_Stated goal:_
Go through the listing and copy every line word for word.

※

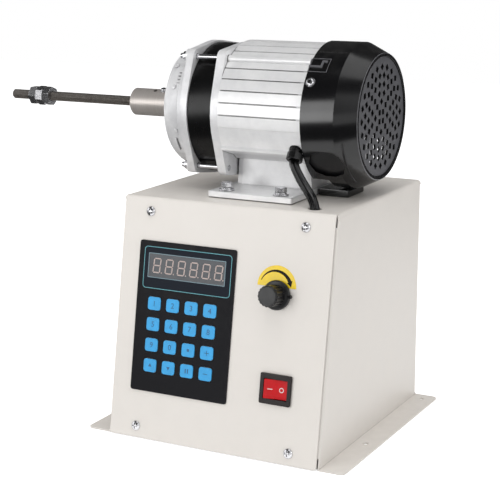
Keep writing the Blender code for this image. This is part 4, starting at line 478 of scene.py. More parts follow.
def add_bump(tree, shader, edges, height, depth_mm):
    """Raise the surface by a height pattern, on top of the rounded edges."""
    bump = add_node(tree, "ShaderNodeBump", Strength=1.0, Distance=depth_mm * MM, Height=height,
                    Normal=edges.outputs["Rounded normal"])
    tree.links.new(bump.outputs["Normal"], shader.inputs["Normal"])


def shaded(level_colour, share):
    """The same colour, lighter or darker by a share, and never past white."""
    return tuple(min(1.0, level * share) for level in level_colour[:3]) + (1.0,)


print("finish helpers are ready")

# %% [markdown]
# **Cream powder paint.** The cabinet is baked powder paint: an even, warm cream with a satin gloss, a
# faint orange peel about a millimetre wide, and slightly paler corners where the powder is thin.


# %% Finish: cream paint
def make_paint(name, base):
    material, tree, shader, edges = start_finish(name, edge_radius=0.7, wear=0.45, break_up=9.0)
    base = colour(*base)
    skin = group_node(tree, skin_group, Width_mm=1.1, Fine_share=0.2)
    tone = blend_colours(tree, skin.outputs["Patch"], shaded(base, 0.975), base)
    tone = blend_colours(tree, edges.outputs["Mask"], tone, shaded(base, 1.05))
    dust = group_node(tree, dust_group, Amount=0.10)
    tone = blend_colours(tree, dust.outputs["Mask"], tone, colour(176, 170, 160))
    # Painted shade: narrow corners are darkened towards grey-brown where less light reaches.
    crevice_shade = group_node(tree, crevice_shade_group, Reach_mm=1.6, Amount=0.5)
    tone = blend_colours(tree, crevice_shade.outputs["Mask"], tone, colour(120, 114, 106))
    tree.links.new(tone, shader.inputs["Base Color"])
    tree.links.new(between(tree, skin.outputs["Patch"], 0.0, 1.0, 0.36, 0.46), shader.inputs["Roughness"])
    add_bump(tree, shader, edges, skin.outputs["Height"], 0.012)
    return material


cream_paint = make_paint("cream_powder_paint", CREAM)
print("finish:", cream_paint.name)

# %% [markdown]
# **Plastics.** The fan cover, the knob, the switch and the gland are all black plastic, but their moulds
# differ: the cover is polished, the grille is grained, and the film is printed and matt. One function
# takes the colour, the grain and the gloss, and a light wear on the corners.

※

_Solution for this task:_
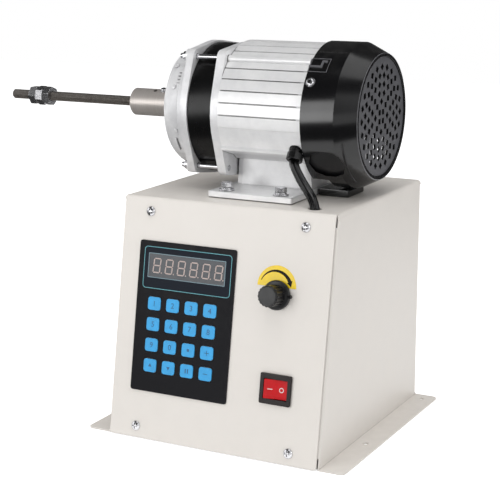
Keep writing the Blender code for this image. This is part 4, starting at line 478 of scene.py. More parts follow.
def add_bump(tree, shader, edges, height, depth_mm):
    """Raise the surface by a height pattern, on top of the rounded edges."""
    bump = add_node(tree, "ShaderNodeBump", Strength=1.0, Distance=depth_mm * MM, Height=height,
                    Normal=edges.outputs["Rounded normal"])
    tree.links.new(bump.outputs["Normal"], shader.inputs["Normal"])


def shaded(level_colour, share):
    """The same colour, lighter or darker by a share, and never past white."""
    return tuple(min(1.0, level * share) for level in level_colour[:3]) + (1.0,)


print("finish helpers are ready")

# %% [markdown]
# **Cream powder paint.** The cabinet is baked powder paint: an even, warm cream with a satin gloss, a
# faint orange peel about a millimetre wide, and slightly paler corners where the powder is thin.


# %% Finish: cream paint
def make_paint(name, base):
    material, tree, shader, edges = start_finish(name, edge_radius=0.7, wear=0.45, break_up=9.0)
    base = colour(*base)
    skin = group_node(tree, skin_group, Width_mm=1.1, Fine_share=0.2)
    tone = blend_colours(tree, skin.outputs["Patch"], shaded(base, 0.975), base)
    tone = blend_colours(tree, edges.outputs["Mask"], tone, shaded(base, 1.05))
    dust = group_node(tree, dust_group, Amount=0.10)
    tone = blend_colours(tree, dust.outputs["Mask"], tone, colour(176, 170, 160))
    # Painted shade: narrow corners are darkened towards grey-brown where less light reaches.
    crevice_shade = group_node(tree, crevice_shade_group, Reach_mm=1.6, Amount=0.5)
    tone = blend_colours(tree, crevice_shade.outputs["Mask"], tone, colour(120, 114, 106))
    tree.links.new(tone, shader.inputs["Base Color"])
    tree.links.new(between(tree, skin.outputs["Patch"], 0.0, 1.0, 0.36, 0.46), shader.inputs["Roughness"])
    add_bump(tree, shader, edges, skin.outputs["Height"], 0.012)
    return material


cream_paint = make_paint("cream_powder_paint", CREAM)
print("finish:", cream_paint.name)

# %% [markdown]
# **Plastics.** The fan cover, the knob, the switch and the gland are all black plastic, but their moulds
# differ: the cover is polished, the grille is grained, and the film is printed and matt. One function
# takes the colour, the grain and the gloss, and a light wear on the corners.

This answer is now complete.